**What is needed:**
What follows is a listing. Return every line of it exactly.

**Material provided:**
━━━━━━━━━━━━━━━━━━━━━━━━━━━━━━
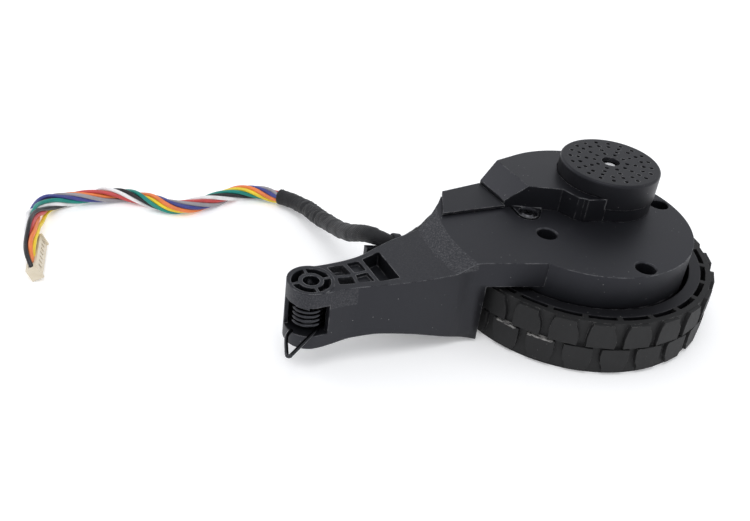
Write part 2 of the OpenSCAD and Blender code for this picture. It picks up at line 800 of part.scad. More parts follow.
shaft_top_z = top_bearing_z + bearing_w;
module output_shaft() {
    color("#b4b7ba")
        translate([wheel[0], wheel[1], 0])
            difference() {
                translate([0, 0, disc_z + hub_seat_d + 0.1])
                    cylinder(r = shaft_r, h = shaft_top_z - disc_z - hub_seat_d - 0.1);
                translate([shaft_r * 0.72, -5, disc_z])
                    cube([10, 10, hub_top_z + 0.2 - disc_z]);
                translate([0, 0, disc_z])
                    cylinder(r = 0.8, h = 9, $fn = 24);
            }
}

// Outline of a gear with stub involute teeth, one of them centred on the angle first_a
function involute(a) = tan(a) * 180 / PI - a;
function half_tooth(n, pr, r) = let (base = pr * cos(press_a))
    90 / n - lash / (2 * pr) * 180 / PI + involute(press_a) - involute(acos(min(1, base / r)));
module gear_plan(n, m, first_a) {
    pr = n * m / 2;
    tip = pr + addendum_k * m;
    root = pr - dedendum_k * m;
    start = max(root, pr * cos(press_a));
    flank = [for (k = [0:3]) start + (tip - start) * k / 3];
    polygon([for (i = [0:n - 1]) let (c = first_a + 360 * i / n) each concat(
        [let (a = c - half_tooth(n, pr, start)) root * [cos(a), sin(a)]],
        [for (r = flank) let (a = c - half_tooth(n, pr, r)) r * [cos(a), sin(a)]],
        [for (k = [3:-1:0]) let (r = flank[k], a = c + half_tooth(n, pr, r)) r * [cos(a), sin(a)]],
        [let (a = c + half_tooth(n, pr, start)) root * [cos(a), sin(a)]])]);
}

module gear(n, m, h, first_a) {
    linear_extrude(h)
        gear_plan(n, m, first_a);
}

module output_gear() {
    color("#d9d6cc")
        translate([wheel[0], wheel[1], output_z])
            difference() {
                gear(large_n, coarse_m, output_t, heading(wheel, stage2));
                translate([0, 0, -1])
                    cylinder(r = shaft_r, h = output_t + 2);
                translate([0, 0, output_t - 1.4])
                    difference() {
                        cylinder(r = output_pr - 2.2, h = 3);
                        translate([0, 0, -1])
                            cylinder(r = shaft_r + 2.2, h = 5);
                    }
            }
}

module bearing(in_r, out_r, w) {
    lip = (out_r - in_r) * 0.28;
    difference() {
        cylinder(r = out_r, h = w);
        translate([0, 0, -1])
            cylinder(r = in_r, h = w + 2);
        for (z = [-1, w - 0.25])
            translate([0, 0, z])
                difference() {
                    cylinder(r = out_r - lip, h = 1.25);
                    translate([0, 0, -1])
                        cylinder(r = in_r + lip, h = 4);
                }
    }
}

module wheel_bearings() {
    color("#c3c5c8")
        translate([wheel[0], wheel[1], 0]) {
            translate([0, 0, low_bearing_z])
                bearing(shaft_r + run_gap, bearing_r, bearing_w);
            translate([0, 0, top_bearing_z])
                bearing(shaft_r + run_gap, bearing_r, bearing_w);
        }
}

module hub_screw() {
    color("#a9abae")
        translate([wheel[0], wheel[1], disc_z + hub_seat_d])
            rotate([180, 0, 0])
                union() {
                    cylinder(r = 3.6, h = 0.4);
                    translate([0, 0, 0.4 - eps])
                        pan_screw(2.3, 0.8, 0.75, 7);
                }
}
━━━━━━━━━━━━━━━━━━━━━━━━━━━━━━
**Task output:**
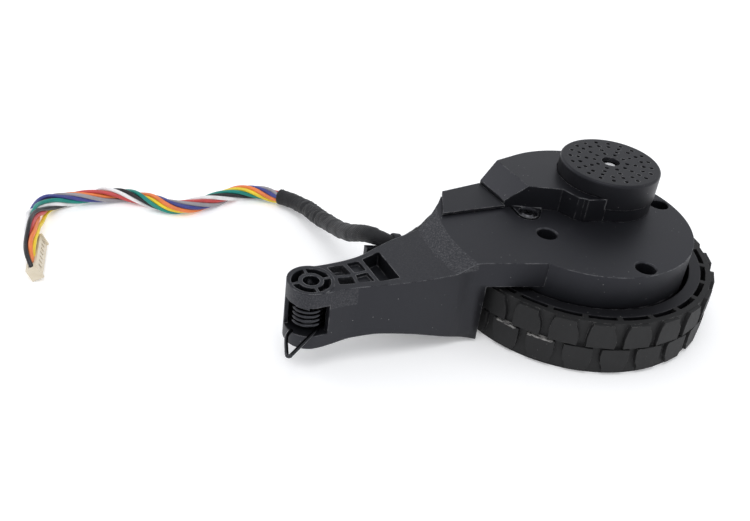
Write part 2 of the OpenSCAD and Blender code for this picture. It picks up at line 800 of part.scad. More parts follow.
shaft_top_z = top_bearing_z + bearing_w;
module output_shaft() {
    color("#b4b7ba")
        translate([wheel[0], wheel[1], 0])
            difference() {
                translate([0, 0, disc_z + hub_seat_d + 0.1])
                    cylinder(r = shaft_r, h = shaft_top_z - disc_z - hub_seat_d - 0.1);
                translate([shaft_r * 0.72, -5, disc_z])
                    cube([10, 10, hub_top_z + 0.2 - disc_z]);
                translate([0, 0, disc_z])
                    cylinder(r = 0.8, h = 9, $fn = 24);
            }
}

// Outline of a gear with stub involute teeth, one of them centred on the angle first_a
function involute(a) = tan(a) * 180 / PI - a;
function half_tooth(n, pr, r) = let (base = pr * cos(press_a))
    90 / n - lash / (2 * pr) * 180 / PI + involute(press_a) - involute(acos(min(1, base / r)));
module gear_plan(n, m, first_a) {
    pr = n * m / 2;
    tip = pr + addendum_k * m;
    root = pr - dedendum_k * m;
    start = max(root, pr * cos(press_a));
    flank = [for (k = [0:3]) start + (tip - start) * k / 3];
    polygon([for (i = [0:n - 1]) let (c = first_a + 360 * i / n) each concat(
        [let (a = c - half_tooth(n, pr, start)) root * [cos(a), sin(a)]],
        [for (r = flank) let (a = c - half_tooth(n, pr, r)) r * [cos(a), sin(a)]],
        [for (k = [3:-1:0]) let (r = flank[k], a = c + half_tooth(n, pr, r)) r * [cos(a), sin(a)]],
        [let (a = c + half_tooth(n, pr, start)) root * [cos(a), sin(a)]])]);
}

module gear(n, m, h, first_a) {
    linear_extrude(h)
        gear_plan(n, m, first_a);
}

module output_gear() {
    color("#d9d6cc")
        translate([wheel[0], wheel[1], output_z])
            difference() {
                gear(large_n, coarse_m, output_t, heading(wheel, stage2));
                translate([0, 0, -1])
                    cylinder(r = shaft_r, h = output_t + 2);
                translate([0, 0, output_t - 1.4])
                    difference() {
                        cylinder(r = output_pr - 2.2, h = 3);
                        translate([0, 0, -1])
                            cylinder(r = shaft_r + 2.2, h = 5);
                    }
            }
}

module bearing(in_r, out_r, w) {
    lip = (out_r - in_r) * 0.28;
    difference() {
        cylinder(r = out_r, h = w);
        translate([0, 0, -1])
            cylinder(r = in_r, h = w + 2);
        for (z = [-1, w - 0.25])
            translate([0, 0, z])
                difference() {
                    cylinder(r = out_r - lip, h = 1.25);
                    translate([0, 0, -1])
                        cylinder(r = in_r + lip, h = 4);
                }
    }
}

module wheel_bearings() {
    color("#c3c5c8")
        translate([wheel[0], wheel[1], 0]) {
            translate([0, 0, low_bearing_z])
                bearing(shaft_r + run_gap, bearing_r, bearing_w);
            translate([0, 0, top_bearing_z])
                bearing(shaft_r + run_gap, bearing_r, bearing_w);
        }
}

module hub_screw() {
    color("#a9abae")
        translate([wheel[0], wheel[1], disc_z + hub_seat_d])
            rotate([180, 0, 0])
                union() {
                    cylinder(r = 3.6, h = 0.4);
                    translate([0, 0, 0.4 - eps])
                        pan_screw(2.3, 0.8, 0.75, 7);
                }
}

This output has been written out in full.